• _SET TASK_:
In the material below, find how many lines contain the string "return". Write only that number.

======== DATA IN THIS EXERCISE ========

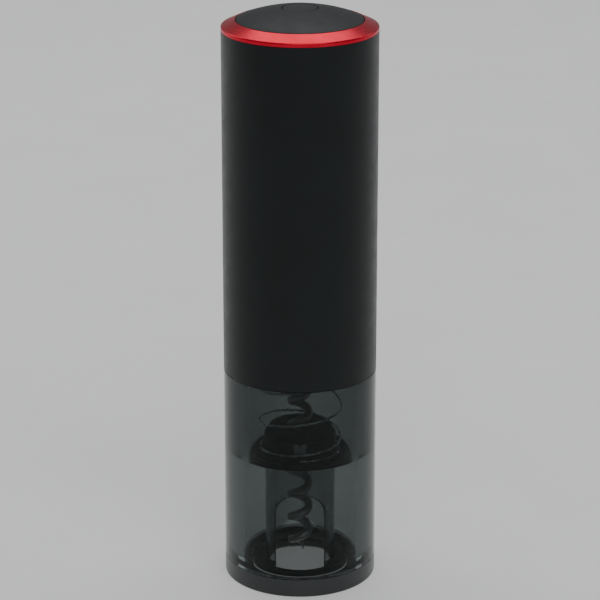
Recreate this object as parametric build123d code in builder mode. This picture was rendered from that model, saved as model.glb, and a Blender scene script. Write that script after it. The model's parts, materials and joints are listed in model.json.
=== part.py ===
"""Electric wine opener: a clear chamber with the worm and cork sleeve, a motor and gearbox above it.

Millimetres, +Z up. The origin is the middle of the foot, on the surface the opener stands on.
The front, with the sleeve's tall window, faces -Y. The charging socket is at the back, +Y.
"""

from build123d import *
from math import acos, cos, pi, radians, sin, sqrt, tan
import os

# ---------------------------------------------------------------- driving dimensions
BODY_R = 24.0             # outer radius of the whole opener
TOTAL_H = 184.2           # foot to the top of the dome
BASE_H = 5.8              # height of the dark base ring
SEAM_Z = 69.0             # where the clear chamber meets the upper housing
TRIM_Z = 177.3            # where the upper housing meets the trim ring
WALL = 2.0                # upper housing wall

# bottle opening and clear chamber
MOUTH_R = 15.2            # bottle neck opening
MOUTH_Z = (1.1, 3.7)      # its straight stretch
MOUTH_FLARE_R = 16.6      # its lead-in, below and above
FLOOR_Z = 4.4             # top of the base ring's floor
RABBET_R = 20.6           # recess in the base ring that the chamber's foot stands in
FOOT_BEVEL = 0.4
NECK_BORE_R = 18.2        # chamber bore where the bottle neck stands
SPRING_BORE_R = 16.4      # chamber bore where the spring is
STEP_Z = 41.5             # step between the two bores
SPIGOT_H = 6.0            # spigot of the chamber inside the upper housing
SPIGOT_R = 21.8
LUG_R = 22.6              # bayonet lugs on the spigot
LUG_COUNT = 3
LUG_ANGLE = 18
LUG_Z = SEAM_Z + 3.0
LUG_H = 1.6
LUG_GAP = 0.3

# guide ring, pressed into the chamber above the step
GUIDE_R = SPRING_BORE_R - 0.05
GUIDE_BORE_R = 11.4
GUIDE_Z = 40.3
GUIDE_TOP_Z = 42.6
GUIDE_FLOOR_T = 0.6
GUIDE_WELL_R = 14.0       # well that the cap's flange and the spring's first turn sit in

# carriage: sleeve and cap, pushed up by the bottle, down by the spring
SLEEVE_R = 11.1
SLEEVE_BORE_R = 9.9
SLEEVE_FOOT_Z = 5.4
SLEEVE_TOP_Z = 40.9
SLEEVE_NECK_R = 10.5
SLEEVE_NECK_Z = 46.2
WINDOW_HALF = 7.4         # half width of both sleeve windows
FRONT_WINDOW_Z = 30.0     # top of the front window's arch
BACK_WINDOW_Z = 13.6
SEAT_R = 14.9             # bottle seat: the ring under the sleeve that the bottle's mouth pushes up
SEAT_BORE_R = 11.4
SEAT_Z = 3.7
SEAT_T = 0.9
SEAT_EAR_ANGLE = 84       # arc of each ear that carries a leg of the sleeve
CAP_R = 11.4
CAP_FLANGE_R = 13.4
CAP_FLANGE_T = 1.0
CAP_TOP_Z = 49.9
CAP_HOLE_R = 4.7
CAP_LIP_R = 10.2          # lip round the cap's top
CAP_GROOVE_R = 9.8        # groove under the lip
CLIP_HALF = 1.6           # half width of the sleeve's clips at their foot
CLIP_Z = 44.4
CLIP_TOP_Z = 47.6
CLIP_NOTCH = 1.5
PRESS_GAP = 0.05          # radial gap of pieces pushed together

# return spring
SPRING_WIRE_R = 0.35
SPRING_LOW_R = 12.4
SPRING_R = 13.1
SPRING_DEAD_PITCH = 2.1
SPRING_PITCH = 10.6
SPRING_GAP = 0.03         # between the end coils and their seats

# worm
WORM_R = 2.75             # mean radius of the helix
WORM_WIRE_R = 1.35
WORM_PITCH = 8.02
WORM_TIP_Z = 6.4
WORM_TAPER = 4.2          # height over which the wire tapers to its point
WORM_LAP = 0.15           # height by which the taper runs into the full wire
WORM_TOP_Z = 84.6
WORM_PHASE = 202.9        # direction of the helix, in degrees, where the taper meets the full wire

# bulkhead and drive chuck
PLATE_Z = 80.4            # underside of the mechanism plate, where the spring seats
PLATE_T = 3.8
PLATE_R = 21.8
LEDGE_T = 3.0
LEDGE_R = 17.9
CHUCK_R = 6.0
CHUCK_Z = 79.4
CHUCK_TOP_Z = 86.6
BEARING_Z = 81.4
BEARING_H = 4.0
BEARING_R = 11.0

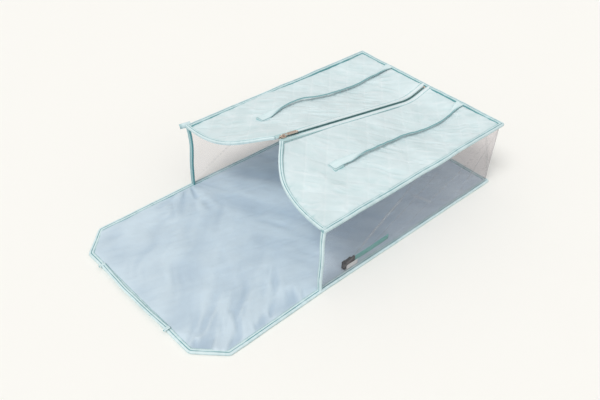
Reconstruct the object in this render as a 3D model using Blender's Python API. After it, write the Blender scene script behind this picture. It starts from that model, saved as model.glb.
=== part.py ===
"""Packing cube with clear sides, a quilted two-piece top joined by a zip, and a front flap.

X runs across the front, +Y from the front to the back, +Z up. The origin is the centre of
the underside. The flap lies open in front of the body, the zip is closed and its pull tab
lies back along it.
"""

import math

import bmesh
import bpy

# ---------------------------------------------------------------- driving dimensions (metres)
WIDTH = 0.400
DEPTH = 0.500
RIM_HEIGHT = 0.150
GAP = 0.0003

BINDING_WIDTH = 0.0060
BINDING_HEIGHT = 0.0050
BINDING_ROUND = 0.0016

FABRIC = 0.0008
WADDING = 0.0020
WINDOW_THICKNESS = 0.0006
WINDOW_CORNER = 0.012

FLAP_LENGTH = 0.2045
TAIL_LENGTH = 0.0460
TAIL_CHAMFER = 0.0480
FOLD_GAP = 0.0006

SCOOP_DEPTH = 0.070
SCOOP_SPREAD = 0.054
SCOOP_POWER = 1.4

ZIP_RISE_AT_CENTRE = 0.0168
ZIP_SLOPE = -0.1662
ZIP_STRAIGHT_END = 0.190

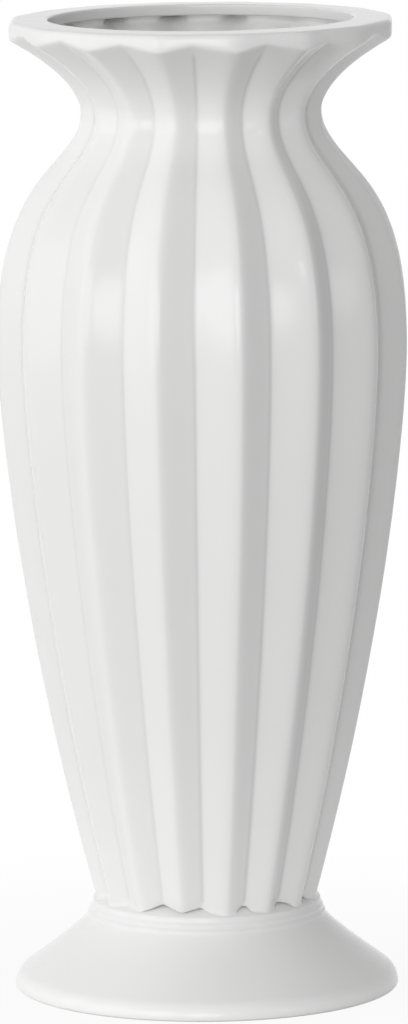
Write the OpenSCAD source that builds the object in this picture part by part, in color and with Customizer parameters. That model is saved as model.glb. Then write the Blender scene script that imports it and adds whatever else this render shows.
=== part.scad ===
// Tall fluted vase on a flared pedestal foot, white glazed ceramic.
// Six cast pieces, luted together: foot, collar, floor, fluted body, fluted mouth and rim.
// The flutes are a star of flat facets with soft ridges and crisp grooves.
// Lengths are in millimetres, +Z is up, and the origin is the centre of the standing ring.

/* [Foot] */
// Radius of the foot at its widest
foot_r = 79; // [75:0.5:86]
// Height of the foot, from the floor to the seat of the collar
foot_h = 29.2; // [27:0.2:34]
// Radius of the rolled outer edge
foot_edge_r = 8.5; // [6:0.5:9]
// Rounding between the rolled edge and the floor
foot_heel_r = 0.8; // [0.6:0.2:2]
// Steepness of the flare where it meets the rolled edge, as a share of its mean slope
edge_slope_share = 1.04; // [0.95:0.01:1.15]
// Steepness of the flare where it leaves the collar, as a share of its mean slope
throat_slope_share = 2.3; // [1.8:0.1:2.6]
// Width of the flat ring that the vase stands on
stand_w = 5; // [4:0.5:7]
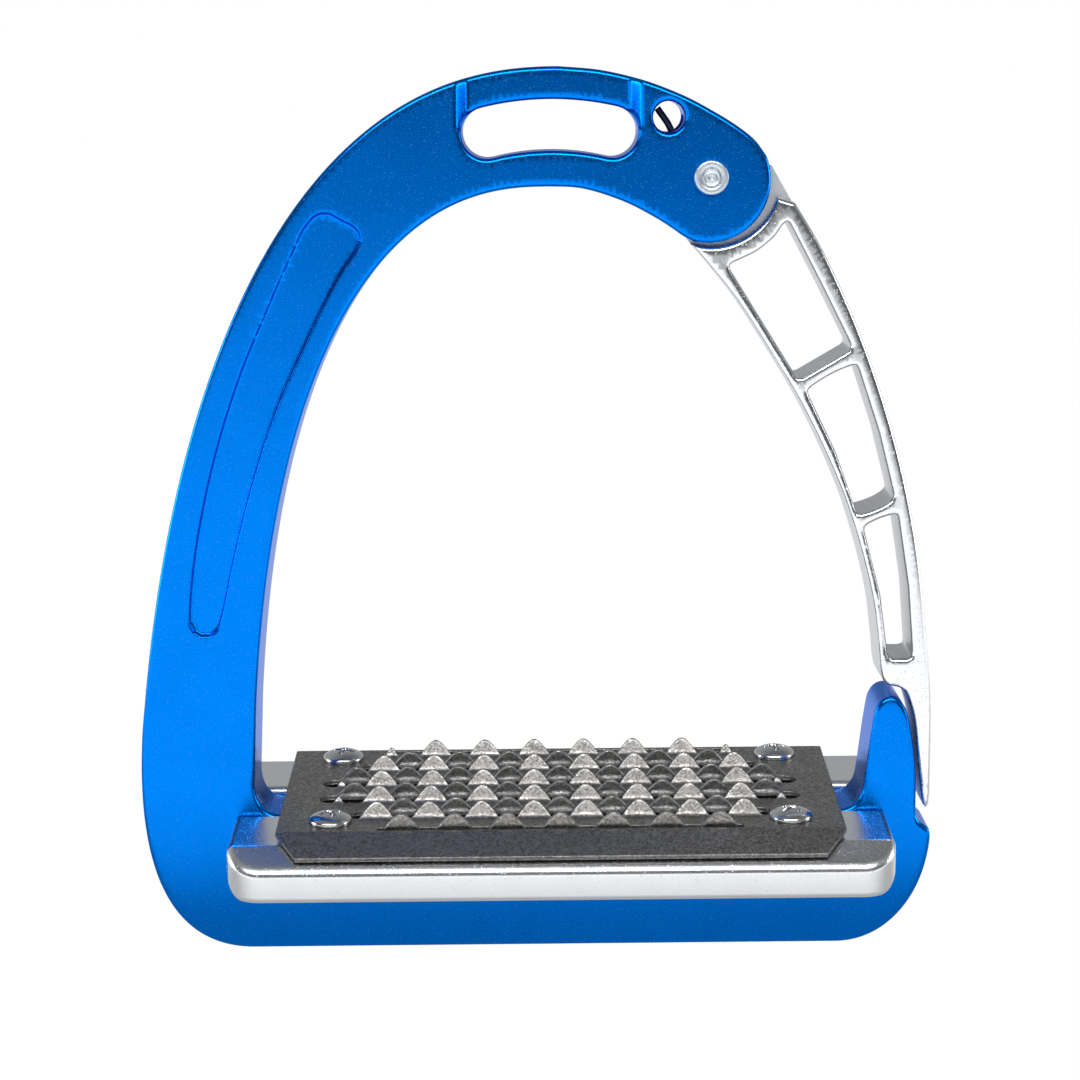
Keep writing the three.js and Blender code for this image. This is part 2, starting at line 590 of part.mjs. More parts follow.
const stirrup = new THREE.Group();

function put(name, geometry, finish) {
  const mesh = new THREE.Mesh(geometry, new THREE.MeshStandardMaterial(finishes[finish]));
  mesh.name = name;
  stirrup.add(mesh);
}

const tongueFace = TONGUE_WIDTH / 2;
put('frame', frame(), 'blueAnodised');
put('release_arm', releaseArm(), 'polishedAluminium');
put('pivot_rivet', pivotRivet(), 'rivetSteel');
put('pivot_bush', ring(BUSH.inner, BUSH.outer, -tongueFace, tongueFace), 'bronze');
const washerFace = tongueFace + SLIP;
put('thrust_washer_front', ring(WASHER.inner, WASHER.outer, -washerFace - WASHER.thick, -washerFace), 'nylon');
put('thrust_washer_rear', ring(WASHER.inner, WASHER.outer, washerFace, washerFace + WASHER.thick), 'nylon');
put('closing_spring', closingSpring(), 'springSteel');
put('footbed', footbed(), 'satinAluminium');
put('tread_plate', treadPlate(), 'blastedSteel');
screwPlaces().forEach(([x, y], i) => put(`tread_screw_${i + 1}`, treadScrew(x, y), 'polishedSteel'));
[-1, 1].forEach((side, i) => put(`base_screw_${i + 1}`, baseScrew(side * BASE_SCREW.x), 'polishedSteel'));

export default stirrup;
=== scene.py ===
"""The looks of a stirrup iron with a sprung opening arm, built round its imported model, in metres, +Z up.

X runs across the foot, with the opening arm on the +X side, Y runs along the foot, and the front faces -Y.
"""

import math

import bmesh
import bpy
import numpy as np
from mathutils import Matrix, Vector
from mathutils.geometry import delaunay_2d_cdt


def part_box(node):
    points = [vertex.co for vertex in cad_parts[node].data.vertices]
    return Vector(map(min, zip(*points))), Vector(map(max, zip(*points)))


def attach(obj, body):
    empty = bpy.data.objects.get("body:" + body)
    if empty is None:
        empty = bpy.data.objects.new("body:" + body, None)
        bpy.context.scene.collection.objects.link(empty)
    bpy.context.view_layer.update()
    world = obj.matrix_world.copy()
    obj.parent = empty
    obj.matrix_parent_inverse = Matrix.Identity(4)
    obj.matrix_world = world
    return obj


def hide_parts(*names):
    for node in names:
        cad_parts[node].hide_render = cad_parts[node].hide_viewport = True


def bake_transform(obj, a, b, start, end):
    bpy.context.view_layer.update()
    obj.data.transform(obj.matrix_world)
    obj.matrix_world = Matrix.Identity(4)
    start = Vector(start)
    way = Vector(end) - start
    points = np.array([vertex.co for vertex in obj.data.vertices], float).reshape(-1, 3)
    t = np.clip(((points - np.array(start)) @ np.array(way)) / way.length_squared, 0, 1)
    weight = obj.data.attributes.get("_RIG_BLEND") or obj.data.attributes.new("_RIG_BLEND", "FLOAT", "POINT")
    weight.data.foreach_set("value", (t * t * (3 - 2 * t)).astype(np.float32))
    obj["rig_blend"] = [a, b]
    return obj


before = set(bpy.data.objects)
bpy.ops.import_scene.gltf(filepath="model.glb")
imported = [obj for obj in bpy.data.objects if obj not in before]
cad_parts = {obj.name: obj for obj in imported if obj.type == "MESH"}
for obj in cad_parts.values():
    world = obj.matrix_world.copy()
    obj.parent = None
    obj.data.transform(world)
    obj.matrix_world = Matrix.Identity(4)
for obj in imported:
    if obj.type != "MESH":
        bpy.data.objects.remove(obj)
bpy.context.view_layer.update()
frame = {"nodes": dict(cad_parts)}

bl_info = {
    "name": "Stirrup Iron Looks",
    "version": (1, 0, 0),
    "blender": (4, 5, 0),
    "location": "3D View > Sidebar > Stirrup Iron",
    "description": "Builds the fine surfaces and finishes of a stirrup iron round its packed model",
    "category": "Add Mesh",
}

MM = 0.001
PIVOT = (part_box("pivot_rivet")[0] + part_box("pivot_rivet")[1]) / 2
TREAD_TILT = math.radians(4.2)
TREAD_ORIGIN = ((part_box("footbed")[0].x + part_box("footbed")[1].x) / 2, 0.0, 26.6 * MM)

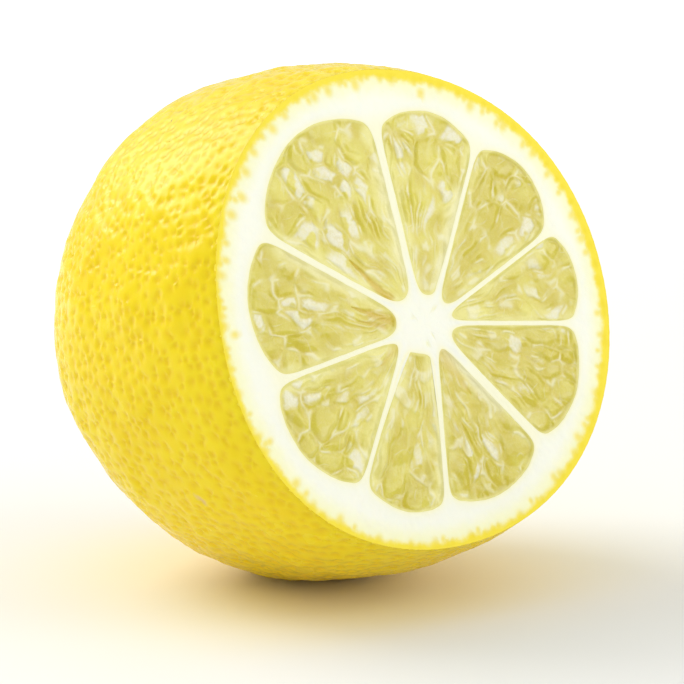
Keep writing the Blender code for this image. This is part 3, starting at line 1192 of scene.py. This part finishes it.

========

• _RESPONSE TO THIS TASK_:
4